> [Raw data]:
------------------------------------------------

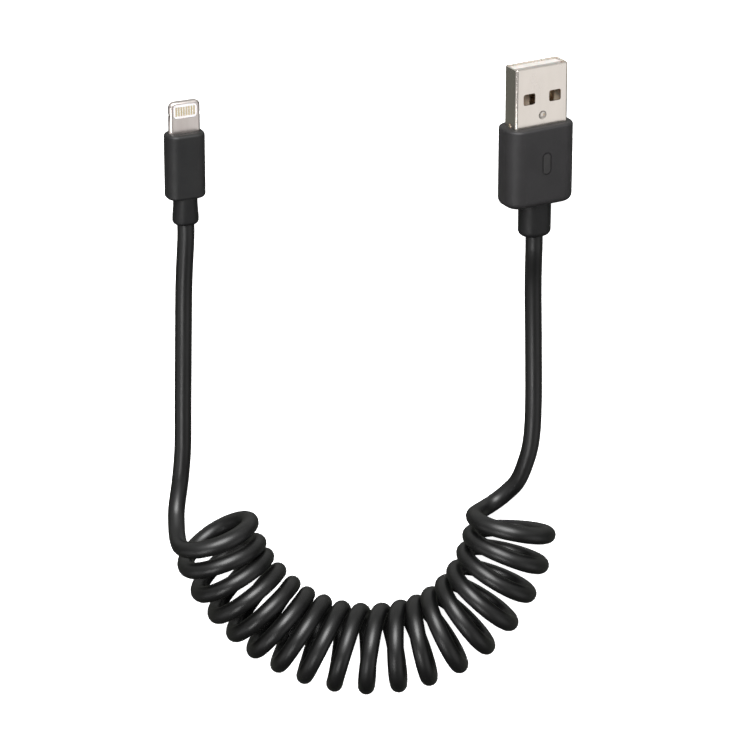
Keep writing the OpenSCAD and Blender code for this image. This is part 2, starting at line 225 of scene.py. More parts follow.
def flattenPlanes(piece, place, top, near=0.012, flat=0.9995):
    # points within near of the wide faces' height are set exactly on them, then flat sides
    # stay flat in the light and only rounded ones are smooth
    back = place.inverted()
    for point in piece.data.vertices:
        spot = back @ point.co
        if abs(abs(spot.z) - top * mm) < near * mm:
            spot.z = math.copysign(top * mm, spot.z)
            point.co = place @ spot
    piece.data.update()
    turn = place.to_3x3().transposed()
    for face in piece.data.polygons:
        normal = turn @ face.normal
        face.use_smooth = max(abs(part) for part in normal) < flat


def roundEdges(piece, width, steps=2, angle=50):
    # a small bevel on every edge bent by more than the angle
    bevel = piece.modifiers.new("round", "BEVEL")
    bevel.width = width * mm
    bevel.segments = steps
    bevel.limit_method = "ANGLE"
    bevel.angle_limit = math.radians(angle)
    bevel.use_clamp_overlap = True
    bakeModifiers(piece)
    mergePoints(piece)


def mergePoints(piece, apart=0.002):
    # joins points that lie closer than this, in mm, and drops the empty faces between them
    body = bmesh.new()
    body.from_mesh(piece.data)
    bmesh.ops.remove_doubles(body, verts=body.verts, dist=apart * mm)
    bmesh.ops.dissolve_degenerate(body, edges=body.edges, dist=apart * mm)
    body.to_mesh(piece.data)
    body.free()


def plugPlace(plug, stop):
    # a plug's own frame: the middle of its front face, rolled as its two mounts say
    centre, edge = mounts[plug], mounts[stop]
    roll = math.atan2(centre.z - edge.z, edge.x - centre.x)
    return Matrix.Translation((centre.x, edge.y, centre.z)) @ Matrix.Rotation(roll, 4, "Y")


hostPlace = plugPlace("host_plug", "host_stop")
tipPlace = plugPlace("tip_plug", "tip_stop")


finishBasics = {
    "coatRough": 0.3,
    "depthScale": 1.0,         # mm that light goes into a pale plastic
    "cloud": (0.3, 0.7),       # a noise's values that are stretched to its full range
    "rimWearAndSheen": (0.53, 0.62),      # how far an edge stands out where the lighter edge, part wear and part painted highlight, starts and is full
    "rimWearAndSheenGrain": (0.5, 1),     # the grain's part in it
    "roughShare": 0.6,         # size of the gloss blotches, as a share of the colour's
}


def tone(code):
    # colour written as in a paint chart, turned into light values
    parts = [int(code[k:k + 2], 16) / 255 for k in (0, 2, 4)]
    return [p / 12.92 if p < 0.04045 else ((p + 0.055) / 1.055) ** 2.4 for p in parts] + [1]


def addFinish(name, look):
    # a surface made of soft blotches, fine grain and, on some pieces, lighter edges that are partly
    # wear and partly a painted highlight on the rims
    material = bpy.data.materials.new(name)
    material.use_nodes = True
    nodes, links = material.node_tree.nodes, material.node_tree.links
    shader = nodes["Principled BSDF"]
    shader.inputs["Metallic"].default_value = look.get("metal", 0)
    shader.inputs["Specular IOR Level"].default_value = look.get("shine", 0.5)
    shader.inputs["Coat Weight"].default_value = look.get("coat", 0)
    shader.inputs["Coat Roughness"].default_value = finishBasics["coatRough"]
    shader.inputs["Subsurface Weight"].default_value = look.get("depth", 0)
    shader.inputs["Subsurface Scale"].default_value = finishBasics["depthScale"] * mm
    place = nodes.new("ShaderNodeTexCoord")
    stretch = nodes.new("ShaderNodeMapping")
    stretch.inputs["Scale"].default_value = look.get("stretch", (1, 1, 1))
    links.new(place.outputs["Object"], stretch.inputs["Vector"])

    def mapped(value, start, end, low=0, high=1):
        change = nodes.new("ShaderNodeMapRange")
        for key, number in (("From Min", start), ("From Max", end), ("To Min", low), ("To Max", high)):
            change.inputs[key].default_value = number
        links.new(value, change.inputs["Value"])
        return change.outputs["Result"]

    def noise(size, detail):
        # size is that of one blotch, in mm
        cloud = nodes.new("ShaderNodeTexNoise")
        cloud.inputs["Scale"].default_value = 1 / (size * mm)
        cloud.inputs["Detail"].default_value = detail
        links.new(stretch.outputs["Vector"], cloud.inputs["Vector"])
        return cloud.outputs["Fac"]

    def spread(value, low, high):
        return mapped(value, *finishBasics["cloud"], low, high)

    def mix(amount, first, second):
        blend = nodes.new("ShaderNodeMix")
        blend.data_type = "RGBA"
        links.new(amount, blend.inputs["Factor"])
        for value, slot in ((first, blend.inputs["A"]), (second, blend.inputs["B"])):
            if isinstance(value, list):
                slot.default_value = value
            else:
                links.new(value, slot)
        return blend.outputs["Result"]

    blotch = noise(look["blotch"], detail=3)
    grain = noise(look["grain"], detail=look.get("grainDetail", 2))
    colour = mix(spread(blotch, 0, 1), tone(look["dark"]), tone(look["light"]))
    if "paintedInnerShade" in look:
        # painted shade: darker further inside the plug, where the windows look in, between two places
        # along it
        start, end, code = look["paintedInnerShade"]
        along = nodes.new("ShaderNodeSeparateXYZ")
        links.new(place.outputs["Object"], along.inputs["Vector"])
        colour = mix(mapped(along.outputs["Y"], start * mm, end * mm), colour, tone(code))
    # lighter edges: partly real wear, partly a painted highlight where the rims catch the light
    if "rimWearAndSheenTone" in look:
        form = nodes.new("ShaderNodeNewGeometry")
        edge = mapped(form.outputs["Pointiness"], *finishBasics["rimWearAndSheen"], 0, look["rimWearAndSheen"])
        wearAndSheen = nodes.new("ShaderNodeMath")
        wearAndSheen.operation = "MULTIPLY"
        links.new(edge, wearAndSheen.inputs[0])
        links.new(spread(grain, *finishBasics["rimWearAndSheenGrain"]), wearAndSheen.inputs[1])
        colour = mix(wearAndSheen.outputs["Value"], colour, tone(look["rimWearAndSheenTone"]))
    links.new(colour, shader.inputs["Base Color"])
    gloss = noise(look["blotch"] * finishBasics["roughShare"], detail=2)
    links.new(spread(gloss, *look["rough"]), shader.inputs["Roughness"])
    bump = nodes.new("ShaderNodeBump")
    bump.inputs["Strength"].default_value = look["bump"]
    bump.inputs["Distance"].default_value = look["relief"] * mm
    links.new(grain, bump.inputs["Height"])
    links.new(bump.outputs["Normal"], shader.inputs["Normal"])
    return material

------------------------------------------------

> [Aim]: From the first line to the last, please quote the material above exactly.

> [Correct result]:
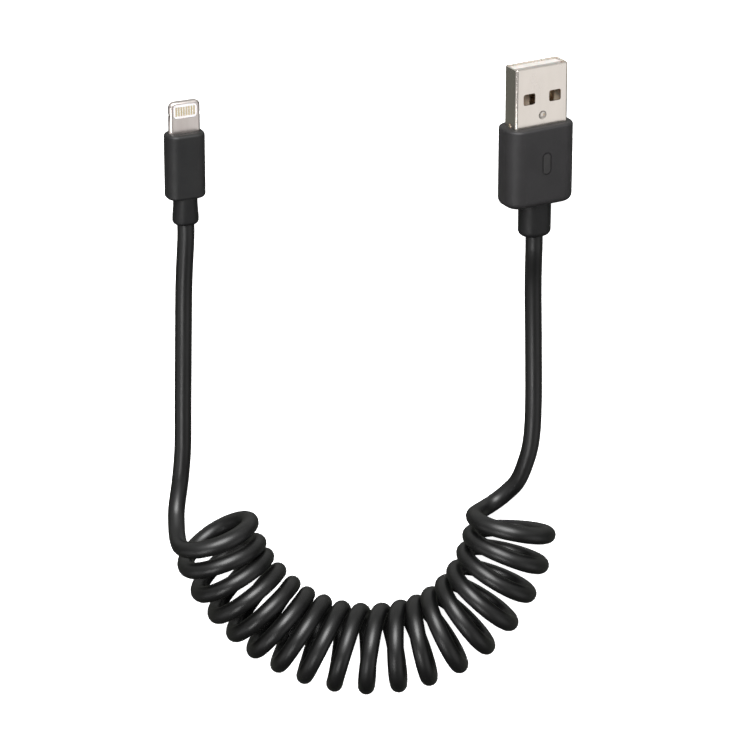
Keep writing the OpenSCAD and Blender code for this image. This is part 2, starting at line 225 of scene.py. More parts follow.
def flattenPlanes(piece, place, top, near=0.012, flat=0.9995):
    # points within near of the wide faces' height are set exactly on them, then flat sides
    # stay flat in the light and only rounded ones are smooth
    back = place.inverted()
    for point in piece.data.vertices:
        spot = back @ point.co
        if abs(abs(spot.z) - top * mm) < near * mm:
            spot.z = math.copysign(top * mm, spot.z)
            point.co = place @ spot
    piece.data.update()
    turn = place.to_3x3().transposed()
    for face in piece.data.polygons:
        normal = turn @ face.normal
        face.use_smooth = max(abs(part) for part in normal) < flat


def roundEdges(piece, width, steps=2, angle=50):
    # a small bevel on every edge bent by more than the angle
    bevel = piece.modifiers.new("round", "BEVEL")
    bevel.width = width * mm
    bevel.segments = steps
    bevel.limit_method = "ANGLE"
    bevel.angle_limit = math.radians(angle)
    bevel.use_clamp_overlap = True
    bakeModifiers(piece)
    mergePoints(piece)


def mergePoints(piece, apart=0.002):
    # joins points that lie closer than this, in mm, and drops the empty faces between them
    body = bmesh.new()
    body.from_mesh(piece.data)
    bmesh.ops.remove_doubles(body, verts=body.verts, dist=apart * mm)
    bmesh.ops.dissolve_degenerate(body, edges=body.edges, dist=apart * mm)
    body.to_mesh(piece.data)
    body.free()


def plugPlace(plug, stop):
    # a plug's own frame: the middle of its front face, rolled as its two mounts say
    centre, edge = mounts[plug], mounts[stop]
    roll = math.atan2(centre.z - edge.z, edge.x - centre.x)
    return Matrix.Translation((centre.x, edge.y, centre.z)) @ Matrix.Rotation(roll, 4, "Y")


hostPlace = plugPlace("host_plug", "host_stop")
tipPlace = plugPlace("tip_plug", "tip_stop")


finishBasics = {
    "coatRough": 0.3,
    "depthScale": 1.0,         # mm that light goes into a pale plastic
    "cloud": (0.3, 0.7),       # a noise's values that are stretched to its full range
    "rimWearAndSheen": (0.53, 0.62),      # how far an edge stands out where the lighter edge, part wear and part painted highlight, starts and is full
    "rimWearAndSheenGrain": (0.5, 1),     # the grain's part in it
    "roughShare": 0.6,         # size of the gloss blotches, as a share of the colour's
}


def tone(code):
    # colour written as in a paint chart, turned into light values
    parts = [int(code[k:k + 2], 16) / 255 for k in (0, 2, 4)]
    return [p / 12.92 if p < 0.04045 else ((p + 0.055) / 1.055) ** 2.4 for p in parts] + [1]


def addFinish(name, look):
    # a surface made of soft blotches, fine grain and, on some pieces, lighter edges that are partly
    # wear and partly a painted highlight on the rims
    material = bpy.data.materials.new(name)
    material.use_nodes = True
    nodes, links = material.node_tree.nodes, material.node_tree.links
    shader = nodes["Principled BSDF"]
    shader.inputs["Metallic"].default_value = look.get("metal", 0)
    shader.inputs["Specular IOR Level"].default_value = look.get("shine", 0.5)
    shader.inputs["Coat Weight"].default_value = look.get("coat", 0)
    shader.inputs["Coat Roughness"].default_value = finishBasics["coatRough"]
    shader.inputs["Subsurface Weight"].default_value = look.get("depth", 0)
    shader.inputs["Subsurface Scale"].default_value = finishBasics["depthScale"] * mm
    place = nodes.new("ShaderNodeTexCoord")
    stretch = nodes.new("ShaderNodeMapping")
    stretch.inputs["Scale"].default_value = look.get("stretch", (1, 1, 1))
    links.new(place.outputs["Object"], stretch.inputs["Vector"])

    def mapped(value, start, end, low=0, high=1):
        change = nodes.new("ShaderNodeMapRange")
        for key, number in (("From Min", start), ("From Max", end), ("To Min", low), ("To Max", high)):
            change.inputs[key].default_value = number
        links.new(value, change.inputs["Value"])
        return change.outputs["Result"]

    def noise(size, detail):
        # size is that of one blotch, in mm
        cloud = nodes.new("ShaderNodeTexNoise")
        cloud.inputs["Scale"].default_value = 1 / (size * mm)
        cloud.inputs["Detail"].default_value = detail
        links.new(stretch.outputs["Vector"], cloud.inputs["Vector"])
        return cloud.outputs["Fac"]

    def spread(value, low, high):
        return mapped(value, *finishBasics["cloud"], low, high)

    def mix(amount, first, second):
        blend = nodes.new("ShaderNodeMix")
        blend.data_type = "RGBA"
        links.new(amount, blend.inputs["Factor"])
        for value, slot in ((first, blend.inputs["A"]), (second, blend.inputs["B"])):
            if isinstance(value, list):
                slot.default_value = value
            else:
                links.new(value, slot)
        return blend.outputs["Result"]

    blotch = noise(look["blotch"], detail=3)
    grain = noise(look["grain"], detail=look.get("grainDetail", 2))
    colour = mix(spread(blotch, 0, 1), tone(look["dark"]), tone(look["light"]))
    if "paintedInnerShade" in look:
        # painted shade: darker further inside the plug, where the windows look in, between two places
        # along it
        start, end, code = look["paintedInnerShade"]
        along = nodes.new("ShaderNodeSeparateXYZ")
        links.new(place.outputs["Object"], along.inputs["Vector"])
        colour = mix(mapped(along.outputs["Y"], start * mm, end * mm), colour, tone(code))
    # lighter edges: partly real wear, partly a painted highlight where the rims catch the light
    if "rimWearAndSheenTone" in look:
        form = nodes.new("ShaderNodeNewGeometry")
        edge = mapped(form.outputs["Pointiness"], *finishBasics["rimWearAndSheen"], 0, look["rimWearAndSheen"])
        wearAndSheen = nodes.new("ShaderNodeMath")
        wearAndSheen.operation = "MULTIPLY"
        links.new(edge, wearAndSheen.inputs[0])
        links.new(spread(grain, *finishBasics["rimWearAndSheenGrain"]), wearAndSheen.inputs[1])
        colour = mix(wearAndSheen.outputs["Value"], colour, tone(look["rimWearAndSheenTone"]))
    links.new(colour, shader.inputs["Base Color"])
    gloss = noise(look["blotch"] * finishBasics["roughShare"], detail=2)
    links.new(spread(gloss, *look["rough"]), shader.inputs["Roughness"])
    bump = nodes.new("ShaderNodeBump")
    bump.inputs["Strength"].default_value = look["bump"]
    bump.inputs["Distance"].default_value = look["relief"] * mm
    links.new(grain, bump.inputs["Height"])
    links.new(bump.outputs["Normal"], shader.inputs["Normal"])
    return material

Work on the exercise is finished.